In the following material, identify every line holding the string "Blender" and return it.

● **Records for the task**
>>>
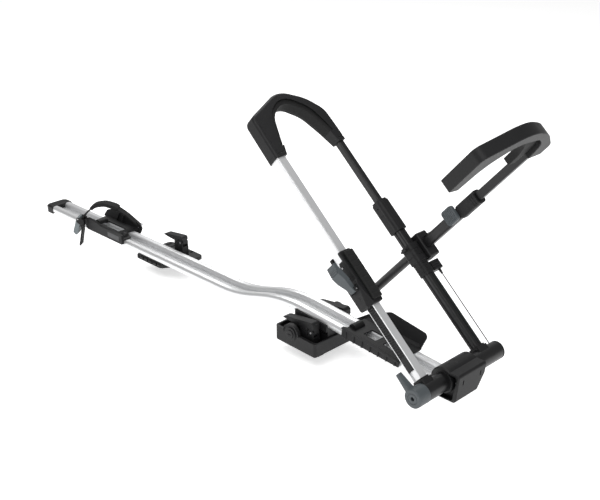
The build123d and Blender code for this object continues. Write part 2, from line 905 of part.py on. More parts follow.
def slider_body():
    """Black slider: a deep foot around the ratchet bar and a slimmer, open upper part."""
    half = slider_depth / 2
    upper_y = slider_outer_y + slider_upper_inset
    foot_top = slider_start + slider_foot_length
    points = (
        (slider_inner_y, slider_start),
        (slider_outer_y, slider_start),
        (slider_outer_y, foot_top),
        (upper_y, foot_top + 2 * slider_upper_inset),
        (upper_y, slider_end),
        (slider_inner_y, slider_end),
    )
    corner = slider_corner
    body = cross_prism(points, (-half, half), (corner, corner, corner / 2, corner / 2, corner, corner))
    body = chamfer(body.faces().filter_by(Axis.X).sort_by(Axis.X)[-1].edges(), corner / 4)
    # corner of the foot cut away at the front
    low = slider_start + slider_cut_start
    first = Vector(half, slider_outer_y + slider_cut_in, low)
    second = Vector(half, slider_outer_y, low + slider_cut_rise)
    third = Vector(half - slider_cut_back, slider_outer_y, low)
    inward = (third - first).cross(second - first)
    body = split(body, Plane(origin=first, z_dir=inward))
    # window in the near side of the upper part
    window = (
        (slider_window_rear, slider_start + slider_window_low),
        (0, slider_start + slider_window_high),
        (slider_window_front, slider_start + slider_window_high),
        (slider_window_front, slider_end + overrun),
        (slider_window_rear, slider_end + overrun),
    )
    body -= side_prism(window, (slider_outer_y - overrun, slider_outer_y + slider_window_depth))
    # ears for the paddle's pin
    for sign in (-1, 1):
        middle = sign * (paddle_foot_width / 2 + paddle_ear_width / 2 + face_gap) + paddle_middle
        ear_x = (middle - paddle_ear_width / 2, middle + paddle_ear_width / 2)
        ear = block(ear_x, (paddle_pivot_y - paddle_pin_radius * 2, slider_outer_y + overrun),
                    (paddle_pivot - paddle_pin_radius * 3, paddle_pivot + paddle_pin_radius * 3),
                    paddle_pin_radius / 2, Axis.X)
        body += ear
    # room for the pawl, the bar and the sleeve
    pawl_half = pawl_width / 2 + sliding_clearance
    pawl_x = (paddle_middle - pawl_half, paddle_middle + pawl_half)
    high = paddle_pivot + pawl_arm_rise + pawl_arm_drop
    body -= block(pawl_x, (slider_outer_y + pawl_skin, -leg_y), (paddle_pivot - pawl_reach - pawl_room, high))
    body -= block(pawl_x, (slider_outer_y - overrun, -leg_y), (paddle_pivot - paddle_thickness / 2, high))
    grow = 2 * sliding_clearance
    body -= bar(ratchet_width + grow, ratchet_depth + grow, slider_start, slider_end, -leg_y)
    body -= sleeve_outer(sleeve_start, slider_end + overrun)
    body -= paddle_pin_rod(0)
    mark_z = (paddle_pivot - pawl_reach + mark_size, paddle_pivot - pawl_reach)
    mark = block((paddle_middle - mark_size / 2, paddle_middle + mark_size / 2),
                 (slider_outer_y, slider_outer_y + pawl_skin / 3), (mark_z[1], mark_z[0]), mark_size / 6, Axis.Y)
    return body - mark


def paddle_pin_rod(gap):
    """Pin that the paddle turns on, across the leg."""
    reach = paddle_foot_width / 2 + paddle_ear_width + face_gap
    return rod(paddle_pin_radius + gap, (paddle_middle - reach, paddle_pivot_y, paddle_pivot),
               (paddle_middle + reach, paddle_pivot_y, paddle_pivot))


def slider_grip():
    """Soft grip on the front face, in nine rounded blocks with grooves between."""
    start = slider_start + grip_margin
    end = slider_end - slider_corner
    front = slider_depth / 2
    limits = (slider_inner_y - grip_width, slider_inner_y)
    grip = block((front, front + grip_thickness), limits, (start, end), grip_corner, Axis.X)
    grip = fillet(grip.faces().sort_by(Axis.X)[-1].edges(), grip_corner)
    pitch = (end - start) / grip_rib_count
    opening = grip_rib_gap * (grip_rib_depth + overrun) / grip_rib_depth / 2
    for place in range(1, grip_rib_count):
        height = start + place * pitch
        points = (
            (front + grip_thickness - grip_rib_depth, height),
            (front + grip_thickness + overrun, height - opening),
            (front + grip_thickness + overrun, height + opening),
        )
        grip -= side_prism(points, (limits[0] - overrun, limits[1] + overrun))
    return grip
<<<
>>>
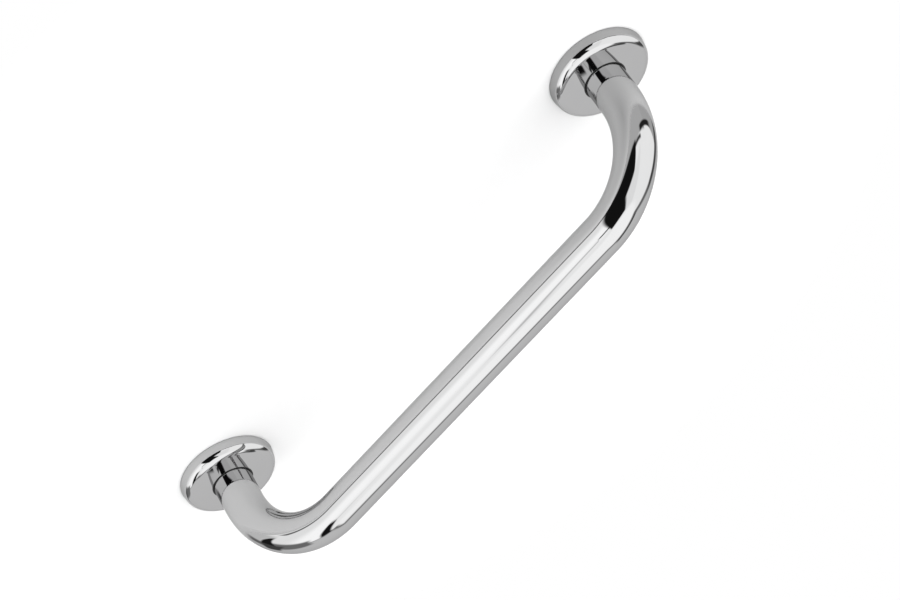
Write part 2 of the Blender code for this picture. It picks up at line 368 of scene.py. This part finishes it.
<<<
● **Output of the exercise**
The build123d and Blender code for this object continues. Write part 2, from line 905 of part.py on. More parts follow.
Write part 2 of the Blender code for this picture. It picks up at line 368 of scene.py. This part finishes it.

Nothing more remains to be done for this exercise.